> What is expected
Return all of the lines below exactly as they are.
-- start --
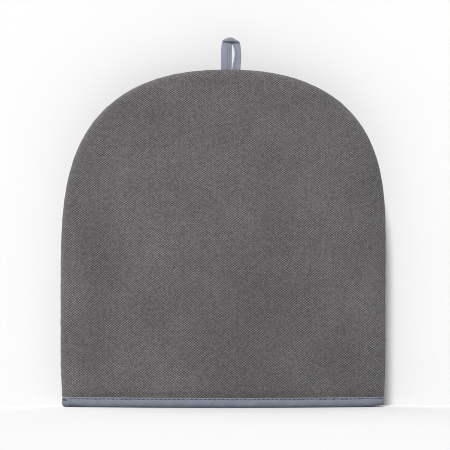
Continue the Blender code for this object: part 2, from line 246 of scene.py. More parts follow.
def wall_surfaces(side, hollows, seed):
    """The points of a wall's outer and inner surface, their places on the flat cloth, and how
    far each lies in a hollow."""
    place, angle, inward, run = wall_layout()
    x, z = place[:, 0], place[:, 1]
    to_arch = arch_height(x - lean(z)) - z
    inside = smooth_step((np.minimum(to_arch, half_width - np.abs(x)) - edge_margin) / edge_fade)
    free = smooth_step((z - held_top) / held_fade)
    sunk = np.zeros(len(x))
    for middle_x, middle_z, wide, high, deep in hollows:
        sunk += deep * np.exp(-(((x - middle_x) / wide) ** 2) - ((z - middle_z) / high) ** 2)
    sunk *= inside
    bumps = broad_bump * unevenness(x, z * 0.7, broad_size, seed)
    bumps += small_bump * unevenness(x, z, small_size, seed + 7)
    drag = drag_depth * unevenness(x, z * 0.2, drag_size, seed + 3)
    drag *= 1 - smooth_step((z - upright_hem) / drag_top)
    pucker = pucker_depth * unevenness(run, 0 * z, pucker_size, seed + 11)
    pucker *= np.exp(-seam_roll * angle / pucker_reach) * smooth_step((math.pi / 2 - angle) / 0.3)
    pinch = hem_pinch(z)
    slot = slot_depth * smooth_step((slot_half - np.abs(x - loop_x)) / slot_end)
    slot *= (z > spring_height) * (1 - smooth_step((to_arch - wall_thickness) / slot_reach))
    roll_out = seam_roll * np.sin(angle)
    dip = dip_depth * np.maximum(0, 1 - roll_out / dip_reach) ** 2 * (1 - pinch / hem_pinch_depth)
    swell = (pucker + drag) * free - pinch
    depth = roll_out + belly(x, z) + bumps * free * inside - sunk + swell * np.sin(angle)
    depth = np.where(angle < seam_edge_angle, slot, np.maximum(depth, slot))
    tuck = hem_pinch_depth * (1 - smooth_step((z - tuck_start) / tuck_reach))
    inset = dip - (swell + pinch - tuck) * np.cos(angle)
    outer = np.stack([x + inset * inward[:, 0], side * depth, z + inset * inward[:, 1]], axis=-1)

    back_off = wall_thickness * np.cos(angle)
    inner_depth = (seam_roll - wall_thickness) * np.sin(angle) + belly(x, z) - sunk
    inner_depth = np.where(angle < seam_edge_angle, slot, np.maximum(inner_depth, slot))
    inner = np.stack([
        x + back_off * inward[:, 0], side * inner_depth, z + back_off * inward[:, 1],
    ], axis=-1)

    flat_cloth = place - inward * (seam_roll * (math.pi / 2 - angle - np.cos(angle)))[:, None]
    picks = pick_rate * flat_cloth[:, 1] + pick_growth * flat_cloth[:, 1] ** 2
    return outer, inner, np.stack([flat_cloth[:, 0], picks], axis=-1), sunk / deepest_hollow


def padded_wall(name, side, hollows, seed):
    """A closed wall of cloth; side is -1 at the front and 1 at the back."""
    outer, inner, cloth, sunk = wall_surfaces(side, hollows, seed)
    faces = wall_faces()
    sides = {pair for face in faces for pair in zip(face, face[1:] + face[:1])}
    count = len(outer)
    closed = list(faces)
    closed += [tuple(corner + count for corner in reversed(face)) for face in faces]
    closed += [
        (end, start, start + count, end + count)
        for start, end in sides if (end, start) not in sides
    ]
    if side > 0:
        closed = [tuple(reversed(face)) for face in closed]
    mesh = bpy.data.meshes.new(name)
    mesh.from_pydata(np.concatenate([outer, inner]).tolist(), [], closed)
    lay_flat(mesh, "cloth", np.tile(cloth, (2, 1)))
    # How deep each point lies in a hollow, which the canvas uses for painted shade.
    sunken = mesh.attributes.new("sunken", "FLOAT", "POINT")
    sunken.data.foreach_set("value", np.tile(sunk, 2).astype(np.float32))
    mesh.shade_smooth()
    mesh.validate()
    return add_object(name, mesh)


def node_of(tree, kind, links=(), **settings):
    """A node with its settings, and sockets or values for its inputs by name or number."""
    node = tree.nodes.new(kind)
    for key, value in settings.items():
        setattr(node, key, value)
    for label, value in links:
        socket = node.inputs[label]
        if isinstance(value, bpy.types.NodeSocket):
            tree.links.new(value, socket)
        else:
            socket.default_value = value
    return node


def calc(tree, operation, *values, clamp=False):
    """One step of arithmetic in a node tree, on sockets or plain numbers."""
    return node_of(
        tree, "ShaderNodeMath", enumerate(values), operation=operation, use_clamp=clamp,
    ).outputs[0]


def product(tree, *values):
    """All the values multiplied together."""
    result = values[0]
    for value in values[1:]:
        result = calc(tree, "MULTIPLY", result, value)
    return result


def blend_colour(tree, share, low, high):
    """A colour between two others."""
    return node_of(
        tree, "ShaderNodeMix", [(0, share), (6, low), (7, high)], data_type="RGBA",
    ).outputs[2]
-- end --
> Answer to this task
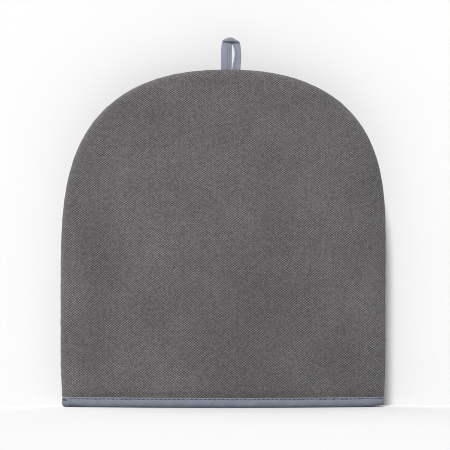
Continue the Blender code for this object: part 2, from line 246 of scene.py. More parts follow.
def wall_surfaces(side, hollows, seed):
    """The points of a wall's outer and inner surface, their places on the flat cloth, and how
    far each lies in a hollow."""
    place, angle, inward, run = wall_layout()
    x, z = place[:, 0], place[:, 1]
    to_arch = arch_height(x - lean(z)) - z
    inside = smooth_step((np.minimum(to_arch, half_width - np.abs(x)) - edge_margin) / edge_fade)
    free = smooth_step((z - held_top) / held_fade)
    sunk = np.zeros(len(x))
    for middle_x, middle_z, wide, high, deep in hollows:
        sunk += deep * np.exp(-(((x - middle_x) / wide) ** 2) - ((z - middle_z) / high) ** 2)
    sunk *= inside
    bumps = broad_bump * unevenness(x, z * 0.7, broad_size, seed)
    bumps += small_bump * unevenness(x, z, small_size, seed + 7)
    drag = drag_depth * unevenness(x, z * 0.2, drag_size, seed + 3)
    drag *= 1 - smooth_step((z - upright_hem) / drag_top)
    pucker = pucker_depth * unevenness(run, 0 * z, pucker_size, seed + 11)
    pucker *= np.exp(-seam_roll * angle / pucker_reach) * smooth_step((math.pi / 2 - angle) / 0.3)
    pinch = hem_pinch(z)
    slot = slot_depth * smooth_step((slot_half - np.abs(x - loop_x)) / slot_end)
    slot *= (z > spring_height) * (1 - smooth_step((to_arch - wall_thickness) / slot_reach))
    roll_out = seam_roll * np.sin(angle)
    dip = dip_depth * np.maximum(0, 1 - roll_out / dip_reach) ** 2 * (1 - pinch / hem_pinch_depth)
    swell = (pucker + drag) * free - pinch
    depth = roll_out + belly(x, z) + bumps * free * inside - sunk + swell * np.sin(angle)
    depth = np.where(angle < seam_edge_angle, slot, np.maximum(depth, slot))
    tuck = hem_pinch_depth * (1 - smooth_step((z - tuck_start) / tuck_reach))
    inset = dip - (swell + pinch - tuck) * np.cos(angle)
    outer = np.stack([x + inset * inward[:, 0], side * depth, z + inset * inward[:, 1]], axis=-1)

    back_off = wall_thickness * np.cos(angle)
    inner_depth = (seam_roll - wall_thickness) * np.sin(angle) + belly(x, z) - sunk
    inner_depth = np.where(angle < seam_edge_angle, slot, np.maximum(inner_depth, slot))
    inner = np.stack([
        x + back_off * inward[:, 0], side * inner_depth, z + back_off * inward[:, 1],
    ], axis=-1)

    flat_cloth = place - inward * (seam_roll * (math.pi / 2 - angle - np.cos(angle)))[:, None]
    picks = pick_rate * flat_cloth[:, 1] + pick_growth * flat_cloth[:, 1] ** 2
    return outer, inner, np.stack([flat_cloth[:, 0], picks], axis=-1), sunk / deepest_hollow


def padded_wall(name, side, hollows, seed):
    """A closed wall of cloth; side is -1 at the front and 1 at the back."""
    outer, inner, cloth, sunk = wall_surfaces(side, hollows, seed)
    faces = wall_faces()
    sides = {pair for face in faces for pair in zip(face, face[1:] + face[:1])}
    count = len(outer)
    closed = list(faces)
    closed += [tuple(corner + count for corner in reversed(face)) for face in faces]
    closed += [
        (end, start, start + count, end + count)
        for start, end in sides if (end, start) not in sides
    ]
    if side > 0:
        closed = [tuple(reversed(face)) for face in closed]
    mesh = bpy.data.meshes.new(name)
    mesh.from_pydata(np.concatenate([outer, inner]).tolist(), [], closed)
    lay_flat(mesh, "cloth", np.tile(cloth, (2, 1)))
    # How deep each point lies in a hollow, which the canvas uses for painted shade.
    sunken = mesh.attributes.new("sunken", "FLOAT", "POINT")
    sunken.data.foreach_set("value", np.tile(sunk, 2).astype(np.float32))
    mesh.shade_smooth()
    mesh.validate()
    return add_object(name, mesh)


def node_of(tree, kind, links=(), **settings):
    """A node with its settings, and sockets or values for its inputs by name or number."""
    node = tree.nodes.new(kind)
    for key, value in settings.items():
        setattr(node, key, value)
    for label, value in links:
        socket = node.inputs[label]
        if isinstance(value, bpy.types.NodeSocket):
            tree.links.new(value, socket)
        else:
            socket.default_value = value
    return node


def calc(tree, operation, *values, clamp=False):
    """One step of arithmetic in a node tree, on sockets or plain numbers."""
    return node_of(
        tree, "ShaderNodeMath", enumerate(values), operation=operation, use_clamp=clamp,
    ).outputs[0]


def product(tree, *values):
    """All the values multiplied together."""
    result = values[0]
    for value in values[1:]:
        result = calc(tree, "MULTIPLY", result, value)
    return result


def blend_colour(tree, share, low, high):
    """A colour between two others."""
    return node_of(
        tree, "ShaderNodeMix", [(0, share), (6, low), (7, high)], data_type="RGBA",
    ).outputs[2]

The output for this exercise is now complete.